#### [Aim of the task]
From the entries below, copy exactly the lines from the one that contains "Keep writing the" through the one that contains "return fuse(name +", both included, and only those.

#### [Data shown]
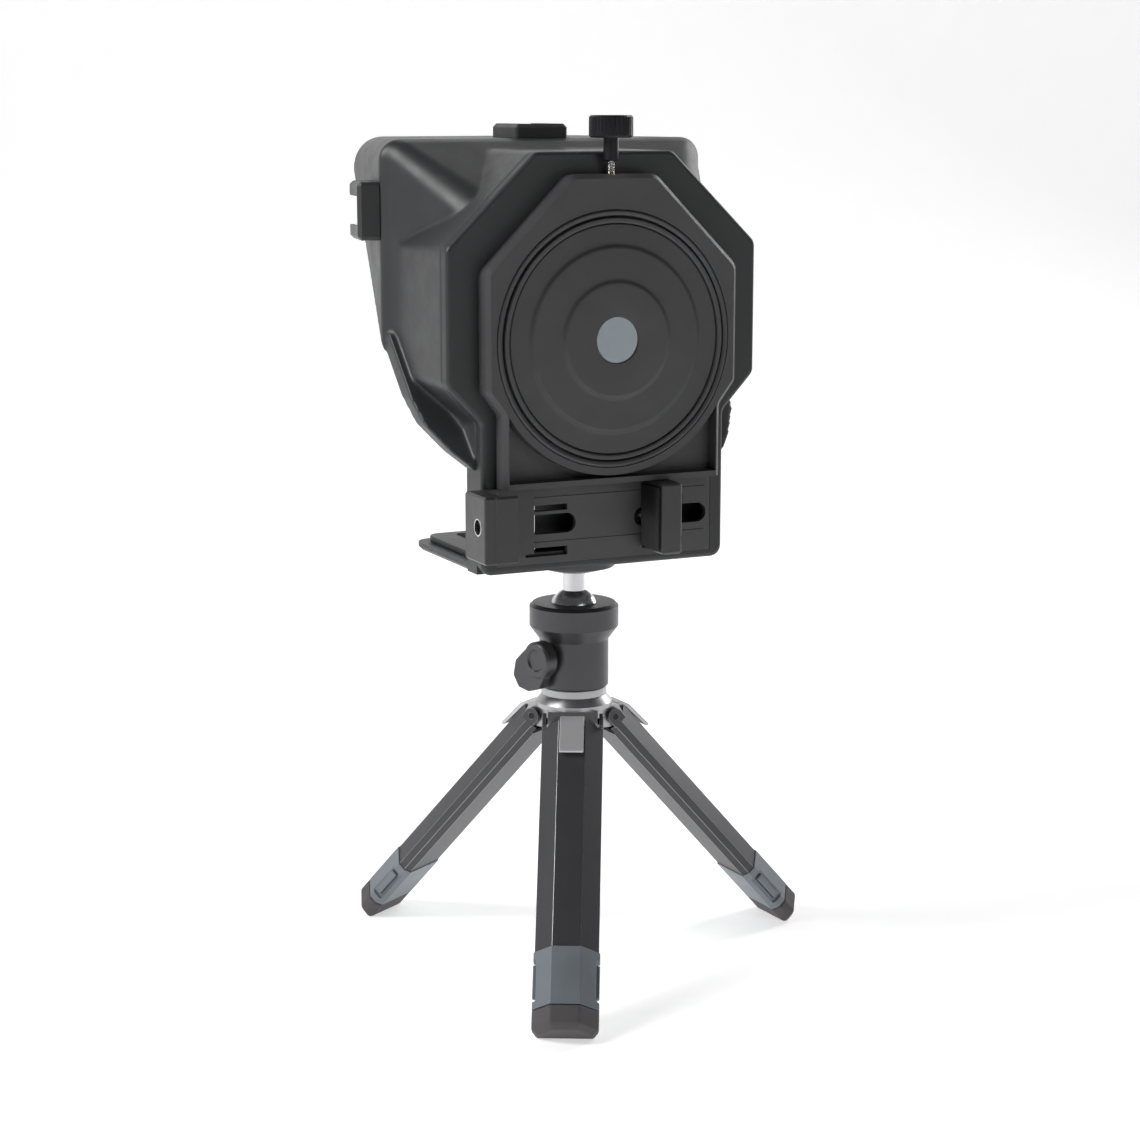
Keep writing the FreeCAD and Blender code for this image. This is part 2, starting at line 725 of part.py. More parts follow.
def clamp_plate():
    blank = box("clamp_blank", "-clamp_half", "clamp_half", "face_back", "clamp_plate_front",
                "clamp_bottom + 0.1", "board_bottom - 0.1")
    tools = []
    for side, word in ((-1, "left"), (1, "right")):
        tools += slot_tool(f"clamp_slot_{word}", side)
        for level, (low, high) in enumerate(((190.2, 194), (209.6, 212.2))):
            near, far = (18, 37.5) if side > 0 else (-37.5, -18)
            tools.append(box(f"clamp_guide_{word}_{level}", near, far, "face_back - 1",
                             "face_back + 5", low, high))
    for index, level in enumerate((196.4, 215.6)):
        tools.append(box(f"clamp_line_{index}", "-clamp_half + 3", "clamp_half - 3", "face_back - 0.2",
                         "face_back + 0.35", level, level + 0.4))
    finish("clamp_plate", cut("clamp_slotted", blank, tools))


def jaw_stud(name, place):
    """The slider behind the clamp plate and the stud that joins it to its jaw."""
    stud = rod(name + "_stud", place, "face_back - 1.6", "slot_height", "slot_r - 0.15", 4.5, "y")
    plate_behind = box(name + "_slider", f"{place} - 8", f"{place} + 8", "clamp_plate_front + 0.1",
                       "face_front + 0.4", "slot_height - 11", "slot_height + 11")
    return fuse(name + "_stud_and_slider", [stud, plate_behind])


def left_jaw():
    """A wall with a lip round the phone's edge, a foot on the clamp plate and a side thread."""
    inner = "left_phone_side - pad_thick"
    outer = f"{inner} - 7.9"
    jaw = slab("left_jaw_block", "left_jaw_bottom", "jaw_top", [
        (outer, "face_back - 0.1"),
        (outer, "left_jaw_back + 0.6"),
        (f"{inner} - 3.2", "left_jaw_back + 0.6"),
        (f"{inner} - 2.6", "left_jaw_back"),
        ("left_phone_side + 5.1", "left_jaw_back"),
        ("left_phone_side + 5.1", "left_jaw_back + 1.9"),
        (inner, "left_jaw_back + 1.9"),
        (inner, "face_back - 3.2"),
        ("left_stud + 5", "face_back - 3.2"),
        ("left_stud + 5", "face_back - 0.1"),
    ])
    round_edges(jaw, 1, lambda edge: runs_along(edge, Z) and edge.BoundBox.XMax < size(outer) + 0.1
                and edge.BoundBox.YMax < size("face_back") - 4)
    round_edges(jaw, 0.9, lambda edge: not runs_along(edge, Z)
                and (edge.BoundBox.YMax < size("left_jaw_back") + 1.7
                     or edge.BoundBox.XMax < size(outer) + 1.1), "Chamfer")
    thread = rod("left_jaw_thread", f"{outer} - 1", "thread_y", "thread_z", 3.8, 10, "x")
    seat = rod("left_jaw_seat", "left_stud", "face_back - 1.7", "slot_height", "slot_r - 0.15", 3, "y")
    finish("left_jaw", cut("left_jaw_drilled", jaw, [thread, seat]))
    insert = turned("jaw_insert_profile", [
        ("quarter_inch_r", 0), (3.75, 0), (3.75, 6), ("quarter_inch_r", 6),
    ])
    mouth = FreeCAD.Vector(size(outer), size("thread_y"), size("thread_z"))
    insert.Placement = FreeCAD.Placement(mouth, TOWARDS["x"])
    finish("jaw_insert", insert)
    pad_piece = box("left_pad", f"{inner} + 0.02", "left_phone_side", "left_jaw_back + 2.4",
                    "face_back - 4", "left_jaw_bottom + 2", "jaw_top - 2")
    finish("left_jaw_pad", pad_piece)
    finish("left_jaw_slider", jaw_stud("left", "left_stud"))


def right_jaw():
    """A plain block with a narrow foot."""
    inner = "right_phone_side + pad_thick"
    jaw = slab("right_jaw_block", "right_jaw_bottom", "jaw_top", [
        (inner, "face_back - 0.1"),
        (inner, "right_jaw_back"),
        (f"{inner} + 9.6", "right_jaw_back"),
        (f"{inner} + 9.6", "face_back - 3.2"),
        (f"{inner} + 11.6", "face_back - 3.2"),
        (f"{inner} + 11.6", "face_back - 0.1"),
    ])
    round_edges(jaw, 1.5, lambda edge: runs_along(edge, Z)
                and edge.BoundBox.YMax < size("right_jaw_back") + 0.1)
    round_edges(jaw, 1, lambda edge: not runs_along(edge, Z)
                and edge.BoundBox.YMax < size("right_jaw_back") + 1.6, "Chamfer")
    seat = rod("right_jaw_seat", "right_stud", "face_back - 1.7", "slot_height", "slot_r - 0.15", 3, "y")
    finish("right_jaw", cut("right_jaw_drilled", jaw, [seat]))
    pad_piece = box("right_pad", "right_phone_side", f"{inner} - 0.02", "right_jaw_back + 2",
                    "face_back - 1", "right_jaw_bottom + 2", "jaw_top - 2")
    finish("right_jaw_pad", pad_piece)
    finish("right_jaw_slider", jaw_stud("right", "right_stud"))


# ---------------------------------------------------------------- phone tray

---

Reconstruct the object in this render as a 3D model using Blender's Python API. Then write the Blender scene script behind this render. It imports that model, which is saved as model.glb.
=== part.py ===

#### [Response to the exercise]
Keep writing the FreeCAD and Blender code for this image. This is part 2, starting at line 725 of part.py. More parts follow.
def clamp_plate():
    blank = box("clamp_blank", "-clamp_half", "clamp_half", "face_back", "clamp_plate_front",
                "clamp_bottom + 0.1", "board_bottom - 0.1")
    tools = []
    for side, word in ((-1, "left"), (1, "right")):
        tools += slot_tool(f"clamp_slot_{word}", side)
        for level, (low, high) in enumerate(((190.2, 194), (209.6, 212.2))):
            near, far = (18, 37.5) if side > 0 else (-37.5, -18)
            tools.append(box(f"clamp_guide_{word}_{level}", near, far, "face_back - 1",
                             "face_back + 5", low, high))
    for index, level in enumerate((196.4, 215.6)):
        tools.append(box(f"clamp_line_{index}", "-clamp_half + 3", "clamp_half - 3", "face_back - 0.2",
                         "face_back + 0.35", level, level + 0.4))
    finish("clamp_plate", cut("clamp_slotted", blank, tools))


def jaw_stud(name, place):
    """The slider behind the clamp plate and the stud that joins it to its jaw."""
    stud = rod(name + "_stud", place, "face_back - 1.6", "slot_height", "slot_r - 0.15", 4.5, "y")
    plate_behind = box(name + "_slider", f"{place} - 8", f"{place} + 8", "clamp_plate_front + 0.1",
                       "face_front + 0.4", "slot_height - 11", "slot_height + 11")
    return fuse(name + "_stud_and_slider", [stud, plate_behind])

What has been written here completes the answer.